▶ What needs to be done: Beginning with the first line of the data below, extract each line up to and including the one containing "out = -out if out.y > 0 else out". Copy them exactly and add nothing.

▶ Given material:
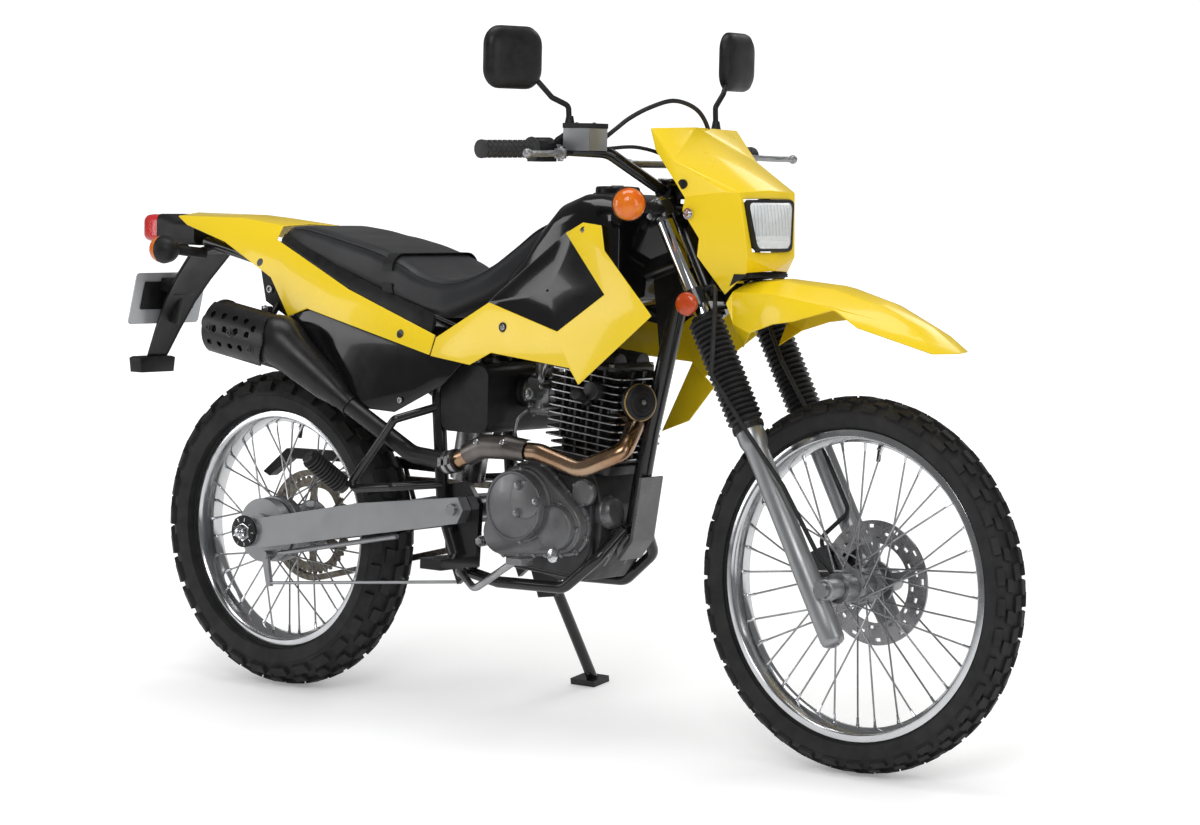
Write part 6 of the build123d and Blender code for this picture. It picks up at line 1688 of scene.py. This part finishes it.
# The shield is a grid of cells over part of the can: millimetres along it and degrees round it
SHIELD_ALONG, SHIELD_ROUND = (6.0, 176.0, 60), (-60.0, 62.0, 44)
SHIELD_IN, SHIELD_OUT = 56.0, 57.8
SHIELD_HOLES = [
    (26, 30), (54, 33), (84, 34), (114, 35), (40, 2), (68, 6), (98, 8), (128, 9), (26, -27), (54, -26), (84, -24),
    (112, -22), (140, 24),
]
HOLE_R = 6.2


def muffler_shield():
    up = (UP - MUFFLER_RUN * UP.dot(MUFFLER_RUN)).normalized()
    out = MUFFLER_RUN.cross(up)
    out = -out if out.y > 0 else out

    def at(s, turn, r):
        a = math.radians(turn)
        return MUFFLER_END + MUFFLER_RUN * s + (out * math.cos(a) + up * math.sin(a)) * r

    def step(span, i):
        low, high, count = span
        return low + (high - low) * i / count

    def is_metal(s, turn):
        across = math.radians(turn) * 57
        if abs(across) - 40 + max(0.0, s - 150) * 1.2 > 20 or s - 148 > 26 - abs(across - 2) * 0.35:
            return False
        return all(math.hypot(s - x, across - math.radians(t) * 57) >= HOLE_R for x, t in SHIELD_HOLES)

    cells = [
        (i, j) for i in range(SHIELD_ALONG[2]) for j in range(SHIELD_ROUND[2])
        if is_metal(step(SHIELD_ALONG, i + 0.5), step(SHIELD_ROUND, j + 0.5))
    ]
    b = Build()
    verts = {}

    def vert(i, j, r):
        if (i, j, r) not in verts:
            verts[i, j, r] = b.bm.verts.new(at(step(SHIELD_ALONG, i), step(SHIELD_ROUND, j), r))
        return verts[i, j, r]

    filled = set(cells)
    for i, j in cells:
        corners = ((i, j), (i + 1, j), (i + 1, j + 1), (i, j + 1))
        b.skin([vert(*c, SHIELD_OUT) for c in corners])
        b.skin([vert(*c, SHIELD_IN) for c in reversed(corners)])
        for k, beside in enumerate(((i, j - 1), (i + 1, j), (i, j + 1), (i - 1, j))):
            if beside not in filled:
                c, d = corners[k], corners[(k + 1) % 4]
                b.skin([vert(*d, SHIELD_OUT), vert(*c, SHIELD_OUT), vert(*c, SHIELD_IN), vert(*d, SHIELD_IN)])

    def is_rim(v):
        return any(len({f.normal.to_tuple(1) for f in e.link_faces}) > 1 for e in v.link_edges)

    for _ in range(2):
        rims = [v for v in b.bm.verts if is_rim(v)]
        bmesh.ops.smooth_vert(b.bm, verts=rims, factor=0.35, use_axis_x=True, use_axis_y=True, use_axis_z=True)
    for s, turn in ((26, 2), (84, 3), (140, -18)):
        p, axis = at(s, turn, 57.6), at(0, turn, 1) - MUFFLER_END
        b.slot = 1
        b.lathe([(-8, 0), (-8, 6), (0, 9), (1.5, 9), (1.5, 0)], p, axis, 24)
        b.bolt(p + axis * 1.4, axis, 5.2, 3.2, "cap")
    b.done("muffler_shield", ROOT, ["muffler", "dark_case"], sharp=30, weld=False)


# ---------- Camera, light, floor ----------
CAMERA = dict(azimuth=38.989, elevation=4.228, roll=1.268)  # degrees
CAMERA_AIM, CAMERA_BACK = Vector((803.9, 0, 603.8)), 6393.8
SENSOR, FOCAL = 36, 3409.4 / 1200  # mm, and focal length in picture widths


def camera():
    az, el, roll = map(math.radians, CAMERA.values())
    back = Vector((math.sin(az) * math.cos(el), -math.cos(az) * math.cos(el), math.sin(el)))
    across = UP.cross(back).normalized()
    rise = back.cross(across)
    right = across * math.cos(roll) + rise * math.sin(roll)
    data = bpy.data.cameras.new("camera")
    data.sensor_width, data.lens, data.clip_end = SENSOR, FOCAL * SENSOR, 100
    obj = bpy.data.objects.new("camera", data)
    bpy.context.collection.objects.link(obj)
    turn = UPRIGHT.to_3x3().normalized()
    matrix = Matrix([turn @ axis for axis in (right, back.cross(right), back)]).transposed().to_4x4()
    matrix.translation = UPRIGHT @ (CAMERA_AIM + back * CAMERA_BACK)
    obj.matrix_world = matrix
    bpy.context.scene.camera = obj


# Name: place, aim in metres, width, height, power in watts
LIGHTS = {
    "key": ((2.4, -3.6, 4.0), (0.1, -0.1, 0.5), 2.2, 2.0, 70),
    "top": ((-0.2, 0.3, 4.4), (0, 0, 0.5), 3.0, 2.0, 62),
    "side": ((-3.4, -2.6, 1.8), (0, 0, 0.6), 1.4, 2.2, 26),
    "back": ((0.5, 4.0, 3.0), (0, 0, 0.6), 2.4, 1.6, 30),
    "front": ((4.2, -0.6, 1.6), (0.5, 0, 0.6), 1.4, 2.0, 20),
}
SKY_SEEN, SKY_IN_GLOSS, SKY_ELSE = 1.0, 0.16, 0.62
FLOOR_HALF, FLOOR_DROP = 30, -0.0005


def lights():
    for name, (at, aim, width, height, power) in LIGHTS.items():
        data = bpy.data.lights.new(name, "AREA")
        data.shape, data.size, data.size_y, data.energy = "RECTANGLE", width, height, power
        obj = bpy.data.objects.new(name, data)
        bpy.context.collection.objects.link(obj)
        obj.location = at
        obj.rotation_euler = (Vector(aim) - Vector(at)).to_track_quat("-Z", "Y").to_euler()


def studio():
    mesh = bpy.data.meshes.new("studio_floor")
    corners = [(x * FLOOR_HALF, y * FLOOR_HALF, FLOOR_DROP) for x, y in CORNERS]
    mesh.from_pydata(corners[2:] + corners[:2], [], [(0, 1, 2, 3)])
    mesh.materials.append(MAT["floor"])
    floor = bpy.data.objects.new("studio_floor", mesh)
    bpy.context.collection.objects.link(floor)
    world = bpy.data.worlds.new("studio")
    bpy.context.scene.world = world
    world.use_nodes = True
    nodes, link = world.node_tree.nodes, world.node_tree.links.new
    background = nodes["Background"]
    background.inputs["Color"].default_value = (1, 1, 1, 1)
    seen = nodes.new("ShaderNodeLightPath")
    dim, level = [nodes.new("ShaderNodeMapRange") for _ in range(2)]
    dim.inputs["To Min"].default_value = SKY_ELSE
    dim.inputs["To Max"].default_value = SKY_IN_GLOSS
    level.inputs["To Max"].default_value = SKY_SEEN
    link(seen.outputs["Is Glossy Ray"], dim.inputs["Value"])
    link(dim.outputs["Result"], level.inputs["To Min"])
    link(seen.outputs["Is Camera Ray"], level.inputs["Value"])
    link(level.outputs["Result"], background.inputs["Strength"])
    lights()
    bpy.context.scene.view_settings.view_transform = "Standard"


# ---------- Everything drawn, in order ----------
kept_nodes()
wheels()
leg_parts()
gaiters()
fork_top()
panel("cowl_shell", STEER, COWL, COWL_FACES, bevel=3.0, replaces=("headlamp_cowl",))
headlamp()
cowl_trim()
panel("fender_shell", STEER, FENDER, FENDER_FACES, bevel=3.2, replaces=("front_fender",))
fender_fixings()
shrouds()
tank()
seat()
seat_base()
panel("tail_shell", ROOT, TAIL, [f[::-1] for f in TAIL_FACES], bevel=2.6, replaces=("tail_cover",))
pair("side_cover", COVER, COVER_FACES, 2.2, ("side_covers",), "gloss")
tail_trim()
tail_lamp()
mudguard()
number_plate()
signals()
grips()
hand_controls()
bar_clamps()
cables()
adjusters()
peg_rubbers()
mirrors()
meter()
horn()
engine()
engine_right()
engine_left()
engine_mounts()
cylinder()
cylinder_head()
carburettor()
exhaust()
heat_shield()
muffler()
muffler_shield()
camera()
studio()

▶ Task output:
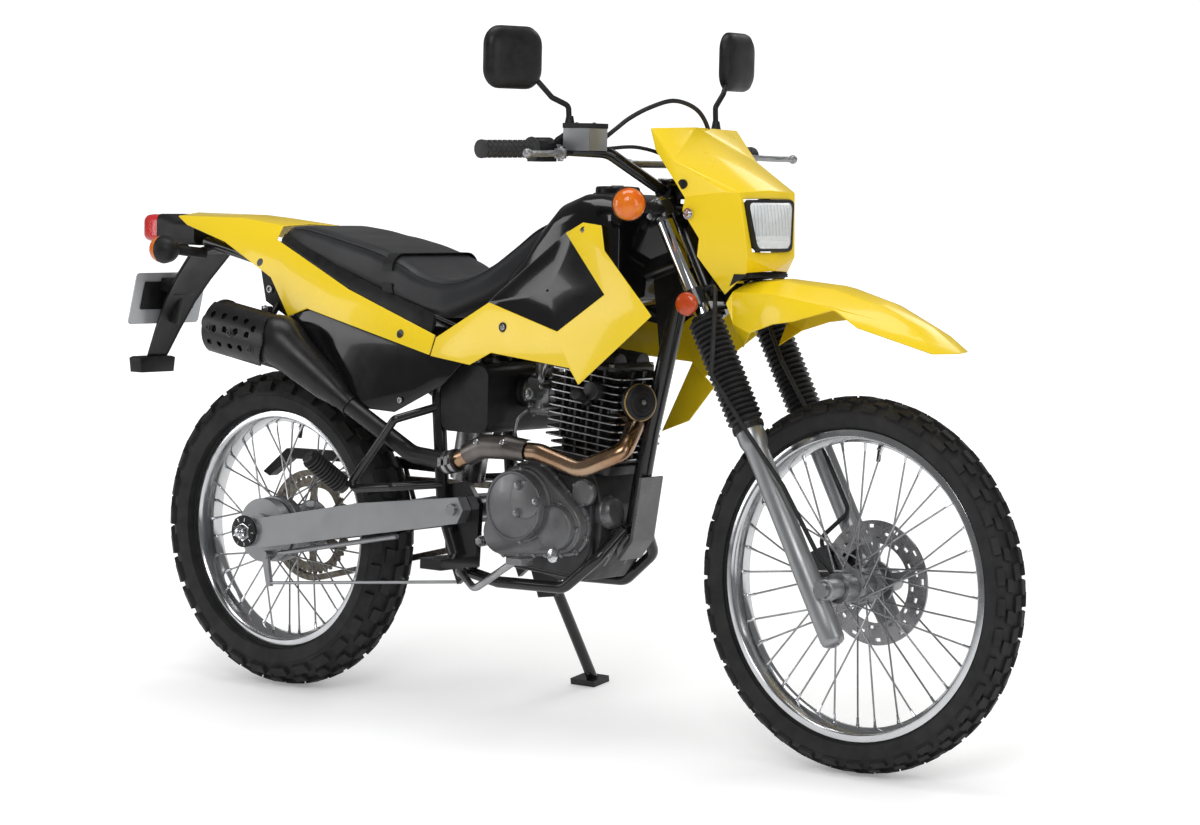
Write part 6 of the build123d and Blender code for this picture. It picks up at line 1688 of scene.py. This part finishes it.
# The shield is a grid of cells over part of the can: millimetres along it and degrees round it
SHIELD_ALONG, SHIELD_ROUND = (6.0, 176.0, 60), (-60.0, 62.0, 44)
SHIELD_IN, SHIELD_OUT = 56.0, 57.8
SHIELD_HOLES = [
    (26, 30), (54, 33), (84, 34), (114, 35), (40, 2), (68, 6), (98, 8), (128, 9), (26, -27), (54, -26), (84, -24),
    (112, -22), (140, 24),
]
HOLE_R = 6.2


def muffler_shield():
    up = (UP - MUFFLER_RUN * UP.dot(MUFFLER_RUN)).normalized()
    out = MUFFLER_RUN.cross(up)
    out = -out if out.y > 0 else out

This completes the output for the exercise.